Okay, here are the state-by-state taxes. For fun, I'll include per-capita consumption as well--though the most recent data are just from '07.


Click to view table of state beer taxes...

2 comments:

hilsy said...

I wish there was a way of separating out consumption of craft beer from consumption of all beer versus beer tax. I wonder if the lack of correlation would still exist.

THOMAS 'Tom' CIZAUSKAS said...

Jeff,

It gets more complicated that that.

Let's look at Georgia. As a brewery or importer sends beer into the state to a wholesaler it's taxed at $0.48 per gallon ($14.88 per barrel). The brewery or importer usually picks up that add-on.

ONCE the beer moves from the wholesaler's warehouse throughout the state, an additional $0.53 per gallon ($16.43 per barrel) is tacked on. That usually is paid by the wholesaler. That's the $1.01 per gallon (or $31.31 per barrel) that you posted.

Many breweries and wholesalers assume some of this tax, but some pass it all along in the price they charge stores and pubs.

And THEN, when the consumer buys the beer, he/she pays additional state SALES tax at the counter.

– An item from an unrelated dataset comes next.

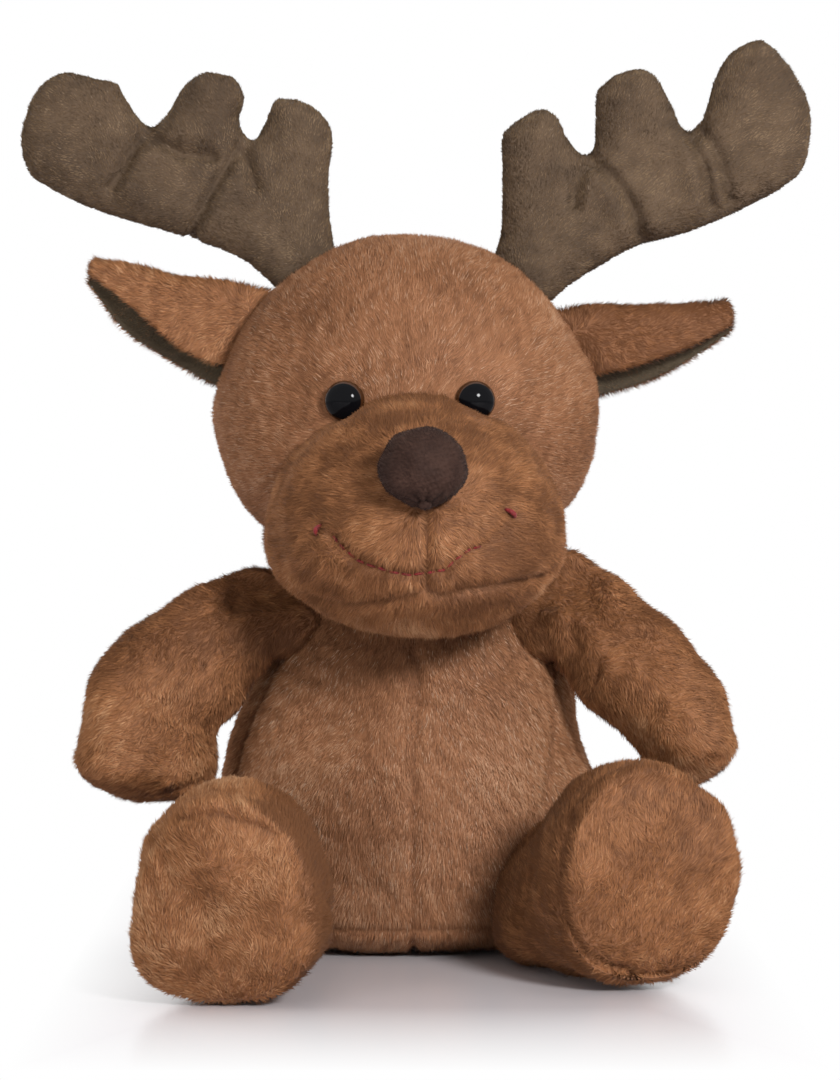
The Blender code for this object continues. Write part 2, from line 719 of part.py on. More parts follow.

But these figures do NOT express the original excise tax a brewery pays when it produces the beer. The Federal rate is currently at $0.23 per gallon or $7 per barrel on the first 60,000 barrels for any brewery that produces less than 2 million barrels. The 'big-boy' rate is otherwise $18 per barrel. Breweries then have an additional STATE excise tax added to the beer in the state in which the beer is brewed.

The currently proposed national BEER act, which you and others have reported on, would reduce the Federal 'big boy' marginal rate to $9 per barrel ($0.29/gallon) and the small brewer (marginal rate on fewer than 60,00 barrels) to $3.50 per barrel ($0.11).

It seems contradictory that the Federal government would be reducing taxes and increasing spending while states are doing the opposite. Of course, the Feds are not constitutionally bound by spending or debt limits , and can print money. States are forbidden by the US constitution from doing the latter, and are often self-prohibited from the former.

So-called 'sin taxes' are inherently contradictory as to their competing purposes. If a perceived moral good is gained --that is, less drinking or whatever-- tax revenues are not. And vice-versa.